The perception of youth superiority was further solidified as educational opportunities expanded. As children progressed from high school to college, their exposure to new ideas and advanced knowledge often outpaced that of their parents. This educational divide turned the presumption of youthful superiority into a fact in the eyes of many. The confidence of the young, now backed by formal education, increasingly challenged the traditional authority of their elders. Academic achievements and access to cutting-edge information equipped young people with tools and perspectives that were unavailable to previous generations, exacerbating the generational divide.

The 1950s saw a dramatic intensification of this generational divide, culminating in an open revolt against the established way of life. This era witnessed the birth of the generational gap, marked by the youth's rejection of their parents' values and lifestyles. This rebellion manifested in various forms, from the countercultural movements of the 1960s, including the hippies and the sexual revolution, to the widespread questioning of traditional social norms.

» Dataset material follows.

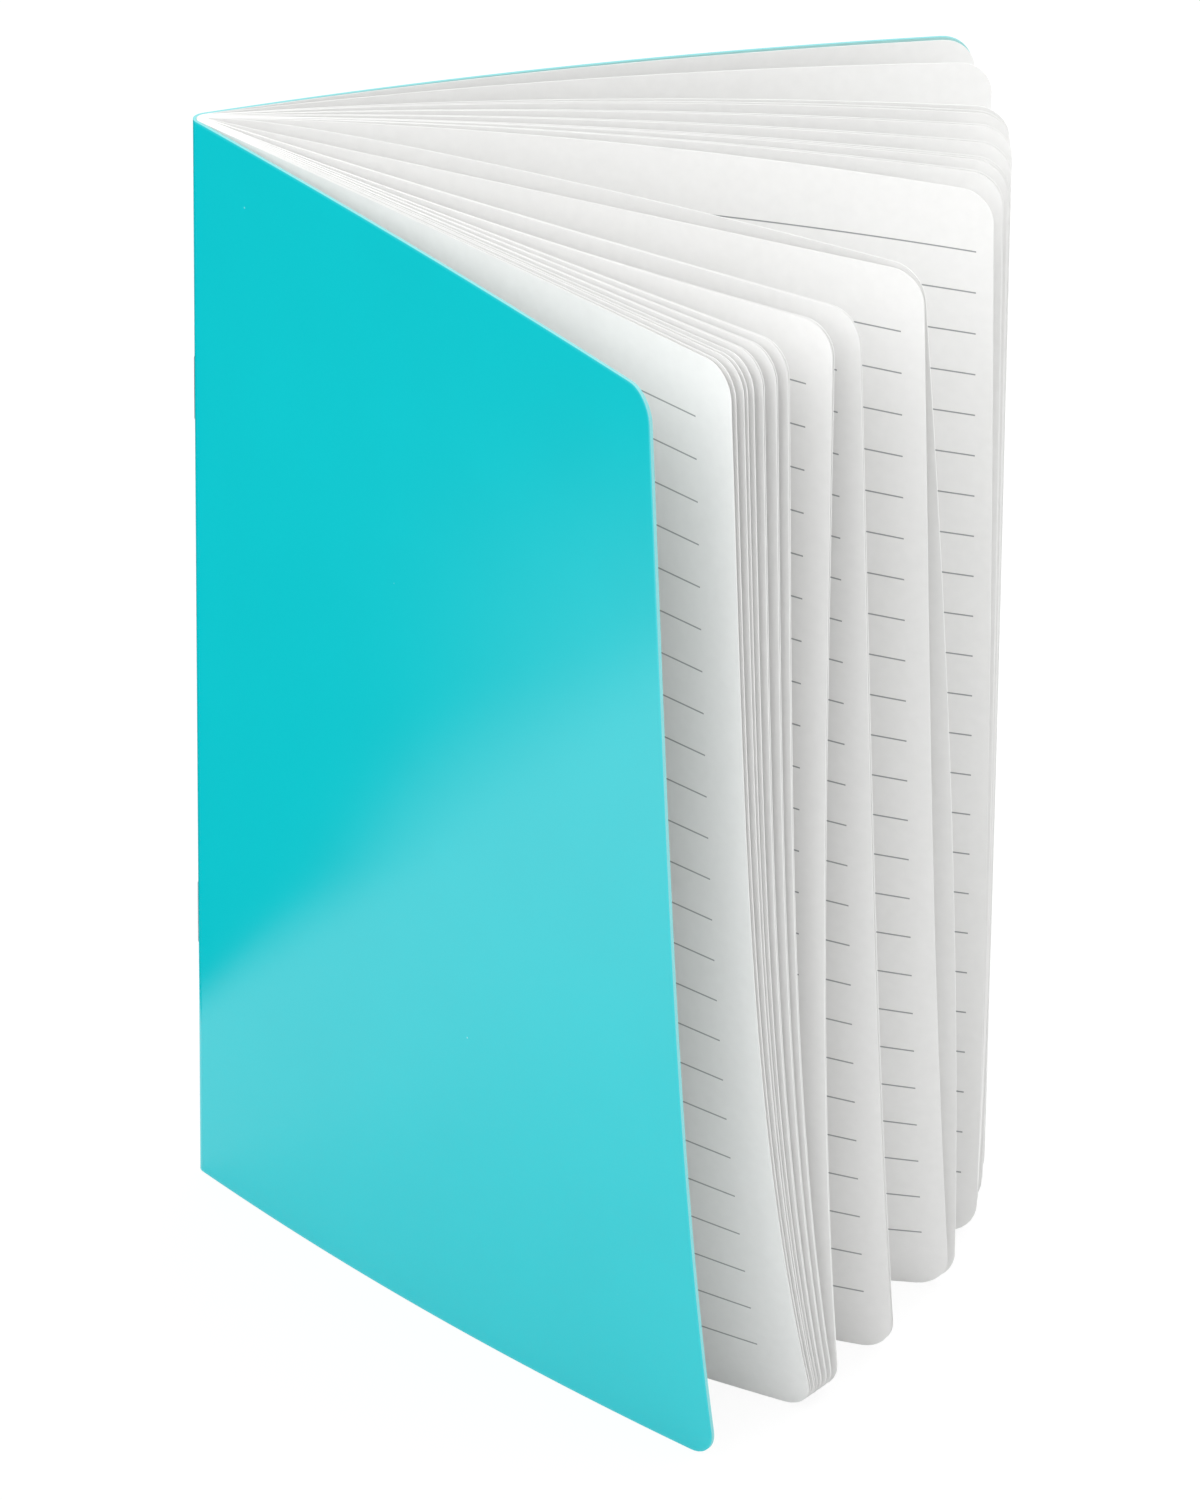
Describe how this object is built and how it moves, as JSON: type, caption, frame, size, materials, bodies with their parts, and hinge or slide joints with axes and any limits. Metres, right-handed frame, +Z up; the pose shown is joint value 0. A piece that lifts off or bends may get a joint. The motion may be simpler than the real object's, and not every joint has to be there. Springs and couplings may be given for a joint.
{
  "type": "notebook",
  "caption": "Soft-cover ruled notebook of folded sheets stapled through the spine, standing open on its lower edges with the leaves fanned.",
  "frame": {"origin": "foot of the spine: the middle of the cover spine strip's lower face, on the surface that the notebook stands on", "axes": "+Z up along the fold, +X from the spine through the middle of the fan, +Y on the back cover's side"},
  "size_m": [0.1459, 0.1767, 0.21],
  "materials": {
    "turquoise_card": "satin",
    "white_paper": "matte",
    "staple_wire": "satin"
  },
  "bodies": {
    "spine": {"cover_spine": "turquoise_card", "staple_upper": "staple_wire", "staple_lower": "staple_wire"},
    "front_cover": {"front_cover": "turquoise_card"},
    "leaf_01": {"leaf_01": "white_paper"},
    "leaf_02": {"leaf_02": "white_paper"},
    "leaf_03": {"leaf_03": "white_paper"},
    "leaf_04": {"leaf_04": "white_paper"},
    "leaf_05": {"leaf_05": "white_paper"},
    "leaf_06": {"leaf_06": "white_paper"},
    "leaf_07": {"leaf_07": "white_paper"},
    "leaf_08": {"leaf_08": "white_paper"},
    "leaf_09": {"leaf_09": "white_paper"},
    "leaf_10": {"leaf_10": "white_paper"},
    "leaf_11": {"leaf_11": "white_paper"},
    "leaf_12": {"leaf_12": "white_paper"},
    "leaf_13": {"leaf_13": "white_paper"},
    "leaf_14": {"leaf_14": "white_paper"},
    "leaf_15": {"leaf_15": "white_paper"},
    "leaf_16": {"leaf_16": "white_paper"},
    "leaf_17": {"leaf_17": "white_paper"},
    "leaf_18": {"leaf_18": "white_paper"},
    "leaf_19": {"leaf_19": "white_paper"},
    "leaf_20": {"leaf_20": "white_paper"},
    "leaf_21": {"leaf_21": "white_paper"},
    "leaf_22": {"leaf_22": "white_paper"},
    "leaf_23": {"leaf_23": "white_paper"},
    "leaf_24": {"leaf_24": "white_paper"},
    "leaf_25": {"leaf_25": "white_paper"},
    "leaf_26": {"leaf_26": "white_paper"},
    "leaf_27": {"leaf_27": "white_paper"},
    "leaf_28": {"leaf_28": "white_paper"},
    "leaf_29": {"leaf_29": "white_paper"},
    "leaf_30": {"leaf_30": "white_paper"},
    "leaf_31": {"leaf_31": "white_paper"},
    "leaf_32": {"leaf_32": "white_paper"},
    "back_cover": {"back_cover": "turquoise_card"}
  },
  "joints": [
    {"name": "leaf_01_turn", "type": "hinge", "parent": "spine", "child": "leaf_01", "pos_m": [0.00265, 0, 0], "axis": [0, 0, 1], "range_deg": [0, 13.6]},
    {"name": "leaf_02_turn", "type": "hinge", "parent": "spine", "child": "leaf_02", "pos_m": [0.00265, 0, 0], "axis": [0, 0, 1], "range_deg": [0, 13.45]},
    {"name": "leaf_03_turn", "type": "hinge", "parent": "spine", "child": "leaf_03", "pos_m": [0.00265, 0, 0], "axis": [0, 0, 1], "range_deg": [0, 13.15]},
    {"name": "leaf_04_turn", "type": "hinge", "parent": "spine", "child": "leaf_04", "pos_m": [0.00265, 0, 0], "axis": [0, 0, 1], "range_deg": [0, 13.02]},
    {"name": "leaf_05_turn", "type": "hinge", "parent": "spine", "child": "leaf_05", "pos_m": [0.00265, 0, 0], "axis": [0, 0, 1], "range_deg": [0, 12.78]},
    {"name": "leaf_06_turn", "type": "hinge", "parent": "spine", "child": "leaf_06", "pos_m": [0.00265, 0, 0], "axis": [0, 0, 1], "range_deg": [0, 12.44]},
    {"name": "leaf_07_turn", "type": "hinge", "parent": "spine", "child": "leaf_07", "pos_m": [0.00265, 0, 0], "axis": [0, 0, 1], "range_deg": [0, 12.38]},
    {"name": "leaf_08_turn", "type": "hinge", "parent": "spine", "child": "leaf_08", "pos_m": [0.00265, 0, 0], "axis": [0, 0, 1], "range_deg": [0, 11.92]},
    {"name": "leaf_09_turn", "type": "hinge", "parent": "spine", "child": "leaf_09", "pos_m": [0.00265, 0, 0], "axis": [0, 0, 1], "range_deg": [0, 11.86]},
    {"name": "leaf_10_turn", "type": "hinge", "parent": "spine", "child": "leaf_10", "pos_m": [0.00265, 0, 0], "axis": [0, 0, 1], "range_deg": [0, 11.44]},
    {"name": "leaf_11_turn", "type": "hinge", "parent": "spine", "child": "leaf_11", "pos_m": [0.00265, 0, 0], "axis": [0, 0, 1], "range_deg": [0, 11.38]},
    {"name": "leaf_12_turn", "type": "hinge", "parent": "spine", "child": "leaf_12", "pos_m": [0.00265, 0, 0], "axis": [0, 0, 1], "range_deg": [0, 10.91]},
    {"name": "leaf_13_turn", "type": "hinge", "parent": "spine", "child": "leaf_13", "pos_m": [0.00265, 0, 0], "axis": [0, 0, 1], "range_deg": [0, 10.89]},
    {"name": "leaf_14_turn", "type": "hinge", "parent": "spine", "child": "leaf_14", "pos_m": [0.00265, 0, 0], "axis": [0, 0, 1], "range_deg": [0, 8.29]},
    {"name": "leaf_15_turn", "type": "hinge", "parent": "spine", "child": "leaf_15", "pos_m": [0.00265, 0, 0], "axis": [0, 0, 1], "range_deg": [0, 8.18]},
    {"name": "leaf_16_turn", "type": "hinge", "parent": "spine", "child": "leaf_16", "pos_m": [0.00265, 0, 0], "axis": [0, 0, 1], "range_deg": [0, 0.37]},
    {"name": "leaf_32_turn", "type": "hinge", "parent": "spine", "child": "leaf_32", "pos_m": [0.00265, 0, 0], "axis": [0, 0, -1], "range_deg": [0, 25.4]},
    {"name": "leaf_31_turn", "type": "hinge", "parent": "spine", "child": "leaf_31", "pos_m": [0.00265, 0, 0], "axis": [0, 0, -1], "range_deg": [0, 21.29]},
    {"name": "leaf_30_turn", "type": "hinge", "parent": "spine", "child": "leaf_30", "pos_m": [0.00265, 0, 0], "axis": [0, 0, -1], "range_deg": [0, 14.19]},
    {"name": "leaf_29_turn", "type": "hinge", "parent": "spine", "child": "leaf_29", "pos_m": [0.00265, 0, 0], "axis": [0, 0, -1], "range_deg": [0, 13.42]},
    {"name": "leaf_28_turn", "type": "hinge", "parent": "spine", "child": "leaf_28", "pos_m": [0.00265, 0, 0], "axis": [0, 0, -1], "range_deg": [0, 12.97]},
    {"name": "leaf_27_turn", "type": "hinge", "parent": "spine", "child": "leaf_27", "pos_m": [0.00265, 0, 0], "axis": [0, 0, -1], "range_deg": [0, 11.13]},
    {"name": "leaf_26_turn", "type": "hinge", "parent": "spine", "child": "leaf_26", "pos_m": [0.00265, 0, 0], "axis": [0, 0, -1], "range_deg": [0, 10.85]},
    {"name": "leaf_25_turn", "type": "hinge", "parent": "spine", "child": "leaf_25", "pos_m": [0.00265, 0, 0], "axis": [0, 0, -1], "range_deg": [0, 8.34]},
    {"name": "leaf_24_turn", "type": "hinge", "parent": "spine", "child": "leaf_24", "pos_m": [0.00265, 0, 0], "axis": [0, 0, -1], "range_deg": [0, 8.04]},
    {"name": "leaf_23_turn", "type": "hinge", "parent": "spine", "child": "leaf_23", "pos_m": [0.00265, 0, 0], "axis": [0, 0, -1], "range_deg": [0, 5.83]},
    {"name": "leaf_22_turn", "type": "hinge", "parent": "spine", "child": "leaf_22", "pos_m": [0.00265, 0, 0], "axis": [0, 0, -1], "range_deg": [0, 5.52]},
    {"name": "leaf_21_turn", "type": "hinge", "parent": "spine", "child": "leaf_21", "pos_m": [0.00265, 0, 0], "axis": [0, 0, -1], "range_deg": [0, 5.49]},
    {"name": "leaf_20_turn", "type": "hinge", "parent": "spine", "child": "leaf_20", "pos_m": [0.00265, 0, 0], "axis": [0, 0, -1], "range_deg": [0, 5.38]},
    {"name": "leaf_19_turn", "type": "hinge", "parent": "spine", "child": "leaf_19", "pos_m": [0.00265, 0, 0], "axis": [0, 0, -1], "range_deg": [0, 5.35]},
    {"name": "leaf_18_turn", "type": "hinge", "parent": "spine", "child": "leaf_18", "pos_m": [0.00265, 0, 0], "axis": [0, 0, -1], "range_deg": [0, 5.16]},
    {"name": "leaf_17_turn", "type": "hinge", "parent": "spine", "child": "leaf_17", "pos_m": [0.00265, 0, 0], "axis": [0, 0, -1], "range_deg": [0, 0.37]},
    {"name": "front_cover_fold", "type": "hinge", "parent": "leaf_01", "child": "front_cover", "pos_m": [0.00082, -0.00232, 0], "axis": [0, 0, -1], "range_deg": [-4, 135]},
    {"name": "back_cover_fold", "type": "hinge", "parent": "leaf_32", "child": "back_cover", "pos_m": [0.00076, 0.00226, 0], "axis": [0, 0, 1], "range_deg": [0, 135]}
  ],
  "couplings": [
    {"joint": "leaf_02_turn", "follows": "leaf_01_turn", "ratio": 0.9876},
    {"joint": "leaf_03_turn", "follows": "leaf_01_turn", "ratio": 0.9657},
    {"joint": "leaf_04_turn", "follows": "leaf_01_turn", "ratio": 0.9556},
    {"joint": "leaf_05_turn", "follows": "leaf_01_turn", "ratio": 0.9384},
    {"joint": "leaf_06_turn", "follows": "leaf_01_turn", "ratio": 0.913},
    {"joint": "leaf_07_turn", "follows": "leaf_01_turn", "ratio": 0.9087},
    {"joint": "leaf_08_turn", "follows": "leaf_01_turn", "ratio": 0.875},
    {"joint": "leaf_09_turn", "follows": "leaf_01_turn", "ratio": 0.8708},
    {"joint": "leaf_10_turn", "follows": "leaf_01_turn", "ratio": 0.8394},
    {"joint": "leaf_11_turn", "follows": "leaf_01_turn", "ratio": 0.8352},
    {"joint": "leaf_12_turn", "follows": "leaf_01_turn", "ratio": 0.801},
    {"joint": "leaf_13_turn", "follows": "leaf_01_turn", "ratio": 0.7989},
    {"joint": "leaf_14_turn", "follows": "leaf_01_turn", "ratio": 0.6083},
    {"joint": "leaf_15_turn", "follows": "leaf_01_turn", "ratio": 0.5998},
    {"joint": "leaf_16_turn", "follows": "leaf_01_turn", "ratio": 0.0256},
    {"joint": "leaf_31_turn", "follows": "leaf_32_turn", "ratio": 0.8375},
    {"joint": "leaf_30_turn", "follows": "leaf_32_turn", "ratio": 0.5578},
    {"joint": "leaf_29_turn", "follows": "leaf_32_turn", "ratio": 0.5277},
    {"joint": "leaf_28_turn", "follows": "leaf_32_turn", "ratio": 0.51},
    {"joint": "leaf_27_turn", "follows": "leaf_32_turn", "ratio": 0.4373},
    {"joint": "leaf_26_turn", "follows": "leaf_32_turn", "ratio": 0.4264},
    {"joint": "leaf_25_turn", "follows": "leaf_32_turn", "ratio": 0.3277},
    {"joint": "leaf_24_turn", "follows": "leaf_32_turn", "ratio": 0.3156},
    {"joint": "leaf_23_turn", "follows": "leaf_32_turn", "ratio": 0.2287},
    {"joint": "leaf_22_turn", "follows": "leaf_32_turn", "ratio": 0.2165},
    {"joint": "leaf_21_turn", "follows": "leaf_32_turn", "ratio": 0.2154},
    {"joint": "leaf_20_turn", "follows": "leaf_32_turn", "ratio": 0.2109},
    {"joint": "leaf_19_turn", "follows": "leaf_32_turn", "ratio": 0.2098},
    {"joint": "leaf_18_turn", "follows": "leaf_32_turn", "ratio": 0.2023},
    {"joint": "leaf_17_turn", "follows": "leaf_32_turn", "ratio": 0.0137}
  ]
}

Popular performers of rock and later hip-hop music played a significant role in this cultural shift, using language as a tool to embody generational differences and further alienate the older generations. Songs became anthems of rebellion, and new slang terms created a cultural and linguistic barrier between the young and the old.

Musical taste, the most prominent expression of linguistic and cultural conventions, became a primary dividing line between generations. The youth's embrace of new, often radical musical styles not only symbolized their distinct identity but also served as a vehicle for their broader rejection of their parents' worldviews. This cultural schism was emblematic of a deeper psychological shift: the belief in the inherent superiority of the new over the old. Bands and artists like The Beatles, The Rolling Stones, and later, hip-hop icons like Public Enemy and Tupac Shakur, did more than entertain; they galvanized a sense of generational identity and provided a soundtrack for social change.

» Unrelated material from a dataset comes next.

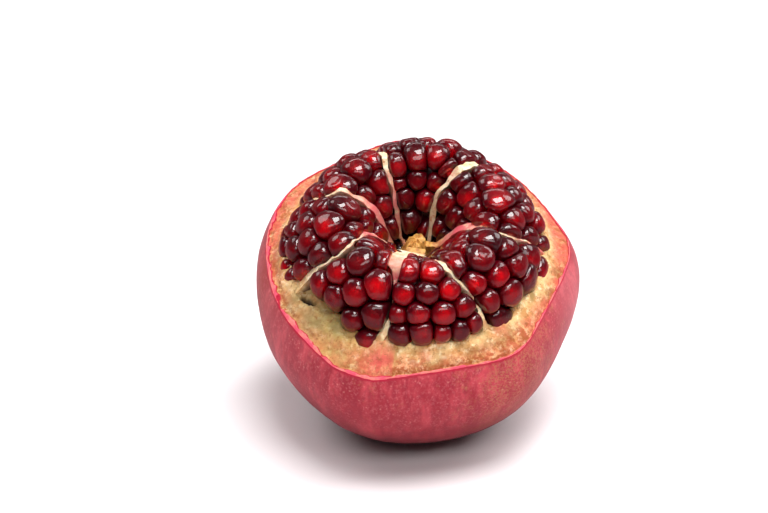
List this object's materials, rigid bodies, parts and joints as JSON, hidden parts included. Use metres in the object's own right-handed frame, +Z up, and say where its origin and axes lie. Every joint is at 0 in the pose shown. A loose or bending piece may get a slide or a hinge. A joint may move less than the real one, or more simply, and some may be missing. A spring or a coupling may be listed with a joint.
{
  "type": "pomegranate",
  "caption": "Ripe pomegranate with its top peeled away, leaning on a small flat spot: rind with thin membranes, and a packed bunch of juicy arils in each chamber.",
  "frame": {"origin": "middle of the small flat spot that the fruit rests on", "axes": "+Z up from the surface it rests on; -Y is the side that the opened top leans towards; +X to the right seen from that side"},
  "size_m": [0.0944, 0.0936, 0.0861],
  "materials": {
    "rind": "satin rose-red skin with fine pale speckles, over cream spongy pith and thin cream membranes",
    "arils": "wet, glossy, clear dark red flesh"
  },
  "bodies": {
    "root": {"rind": "rind", "arils_front": "arils", "arils_right": "arils", "arils_rear_right": "arils", "arils_rear": "arils", "arils_rear_left": "arils", "arils_left": "arils", "arils_front_left": "arils"}
  },
  "joints": []
}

Today, this psychology persists, albeit in a new form. The generational divide has largely shifted from cultural expressions like music to technological proficiency. Younger generations, adept at navigating the latest electronic gadgets and digital platforms, often view older individuals as technologically inept. This dynamic perpetuates the belief in youthful superiority, now tied to technological savvy rather than cultural rebellion. The rapid pace of technological advancement means that each new generation grows up with tools and capabilities that were unimaginable to their predecessors, reinforcing the cycle of perceived obsolescence of older generations.

However, this belief in the superior power of technology is itself a return to a form of superstition. Scientific facts, such as the boiling point of water, are grounded in empirical evidence and universal principles. In contrast, the perception that new gadgets are inherently better than older ones is often an irrational belief, driven more by marketing campaigns than demonstrable benefits. The relentless promotion of the newest features creates an illusion of progress, even when the actual advantages are minimal or nonexistent. This phenomenon is evident in the constant release of new smartphones, where incremental improvements are often hailed as revolutionary, fostering a consumer culture that values novelty over substance.

In conclusion, the evolution from valuing the wisdom of age to celebrating the knowledge of youth reflects broader societal changes. While scientific advancements have dismantled many traditional beliefs, they have also paved the way for new forms of irrationality, particularly in our reverence for technology. This ongoing shift underscores the complex interplay between knowledge, belief, and generational identity, highlighting the ever-changing landscape of what we consider wisdom. The challenge lies in recognizing that true wisdom does not reside solely in age or youth, but in the critical evaluation of knowledge, regardless of its source.